Rebekah: Yes, I agree with this statement. It seems that one of the biggest parts of youth ministry is really just meeting students right where they are… and often times it seems that most of the doors into true life-changing ministry happen through those “issues.” For example, this past week there was a student at an area school who committed suicide and earlier this year a teacher at another area school was killed in a car accident. Through those issues and situations I had a chance to interact and share Christ with some students who would never show up on a Sunday morning. But on the other end, youth ministry is also about celebrating the high points in students’ lives and doing things like showing up at a student’s musical to encourage and support them. It really is about the whole range, good and bad.
Julia: Yes. Youth ministry can and even should be made fuller by including generations outside of their own in the ministry that is purposed for them. Faith life is not just something that should be encouraged at church or on high school mission trips where it is easy to see God and live faith. I think we are doing more of a service to God’s children by being aware of reality and facing it with young people, instead of leaving them hanging to discern the world with whatever tools they can come up with. We can provide a safe and educated setting for discussion and action in regard to the full range of life issues.
“Youth Ministry” covers a broad stroke of students; how do you manage this?
 Rebekah: I have had the joy this year on internship to explore what it looks like to work with both high school students and young adults. While a lot of places seem to group middle school and high school together (at least in a job description) it’s been fun to see some of the benefits of having high school and young adult ministry as the focus. It has shaped the way I look at high school ministry in the sense of realizing more of what the high school graduates will face once they are out of high school. It puts a higher focus in my mind to be using the years they are in high school ministry as a time to prepare them for what’s next in their lives and their faith.
Julia: With my limited exposure to working in youth ministry I have been pleasantly surprised to find that “youth” is actually a little different from place to place. Here in Latvia our youth ministry ranges from seventh or eighth grade to people in their 30’s… basically anyone who is not married. While some could say it is bad to have such a huge age range, I think it has been a blessing here. It provides opportunity for the younger people to see older people they admire and look up to living out their faith. We have small groups that are divided by age, which is good for discussion (eighth graders are working with a whole different level of development, not to mention life experiences). There is also a mentoring of sorts that happens as the older youth are leaders and they help the younger ones find their areas of interest and a place to contribute and serve. When I first found out that youth ministry here was so widespread I thought it could never work out. Now as I am more involved and seeing things as they play out, I see that it is a very natural thing. I think intergenerational ministry is very important, and this is one way that I see it happening; it may not be from age 1 to 100, but I still think it is an important and valuable way of being intergenerational.
How does Scripture play a role in how you minister to teenagers? List one of your favorite passages for ministering and what it means to you in engaging students in Gods message of love and hope.

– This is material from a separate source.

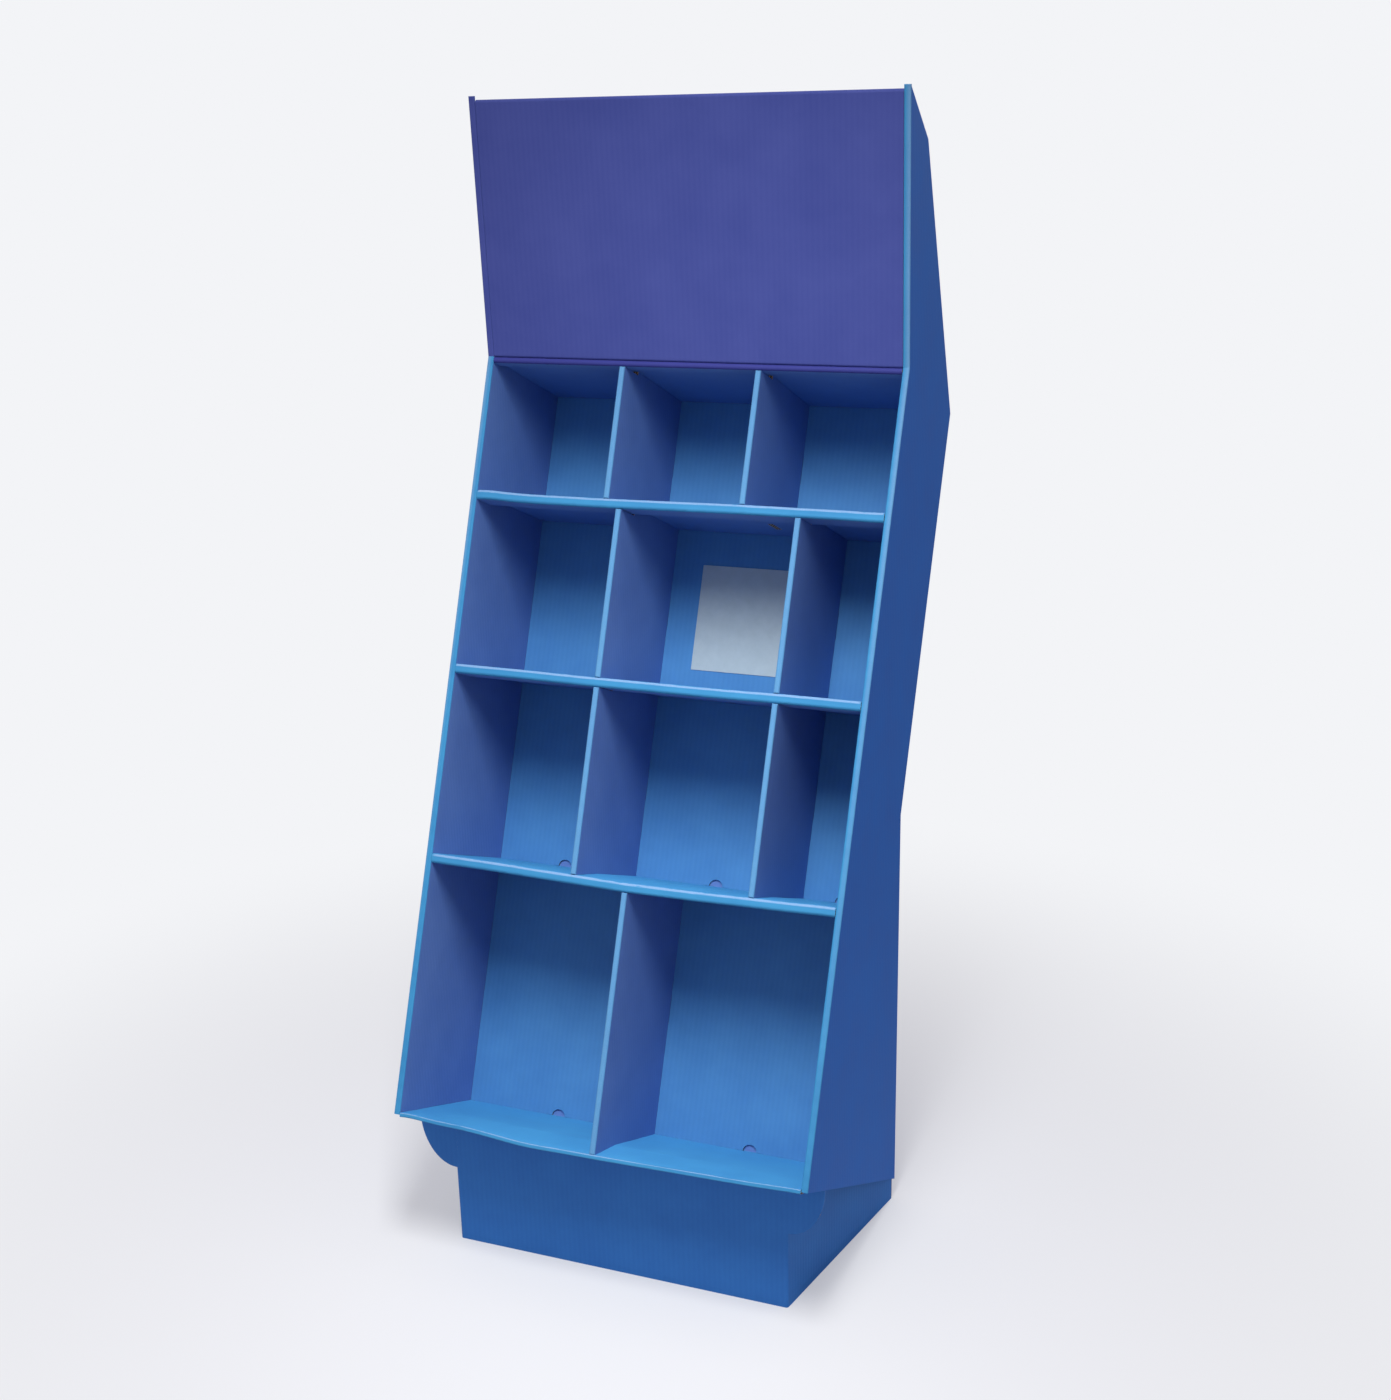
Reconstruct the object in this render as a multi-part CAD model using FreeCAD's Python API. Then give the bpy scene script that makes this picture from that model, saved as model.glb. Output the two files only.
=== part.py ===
import FreeCAD, Part
import math
import os

# Cardboard display stand: eleven slanted compartments between two hollow
# side panels, a header above them and a narrower plinth below.
# Units are millimetres, X to the right, the front faces -Y, Z up.
# It is drawn with Y counted from the lower front corners of the sides, and is
# then moved so that the origin lies on the floor at the middle of the plinth.

# Board and fits
board = 3               # one ply of corrugated board
fit = 0.3               # clearance between parts that slide together
fold_inside = 1         # inside radius of a folded crease
share_of_side = 0.48    # a crease takes no more than this of the face beside it
tab_end_gap = 1         # a tab stops this short of the next ply
label_sheet = 1         # thickness of the stuck label

# Overall shape, seen from the side
overall_width = 600
side_gap = 3            # air space between the two plies of a side
spine_round = 2         # rounding of the folded front edge of a side
front_slant = 22.4      # lean of the shelf front, degrees from upright
front_corner_height = 228
slant_length = 1051     # lower front corner to the header, along the slant
header_height = 336
header_lean = 15        # the top of the header comes forward by this
shelf_depth = 212       # shelf front to back wall, square to the slant
wall_space = 6          # back wall to outer back panel
rear_foot = 395         # the outer back stands this far behind the front corner
rear_top_level = 1048   # rearmost corner, along the slant
chamfer_run = 82        # header top to the corner behind it, backwards
chamfer_fall = 65       # and downwards
side_foot_height = 28   # lower rear corner of a side above the floor
return_flange = 30      # inner ply of a side beside the header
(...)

 Scott: Ephesians 2:8-10 helps me remember that it is by God’s graceful work in Jesus that I get to participate in His mission and ministry of restoring His creation to what it was meant to be. It is His workmanship in the lives of youth that needs to be focused on. He is the One who is to be bragged about as I see youth struggle, survive and thrive this side of heaven.
Rebekah: As I think about using Scripture as I interact with students, I love the theme verse that has been used for our high school ministry, Crossroads, since before I came, from Jeremiah 6:16, “Stand at the crossroads and look; ask for the ancient paths, ask where the good way is, and walk in it, and you will find rest for your souls.” It seems that there aren’t a lot of places to simply find “rest” in our world and especially in the high school years, it seems youth find themselves often at a “crossroads” trying to figure out where faith and real life intersect. To be able to continually point students back to Gods word to find “the good way” is a powerful thing.
I pray for each of you, as your continue to minister to youth in whatever setting God has called you, to turn to Gods Word first and be mindful in how you reflect the love of Jesus Christ with youth and their families.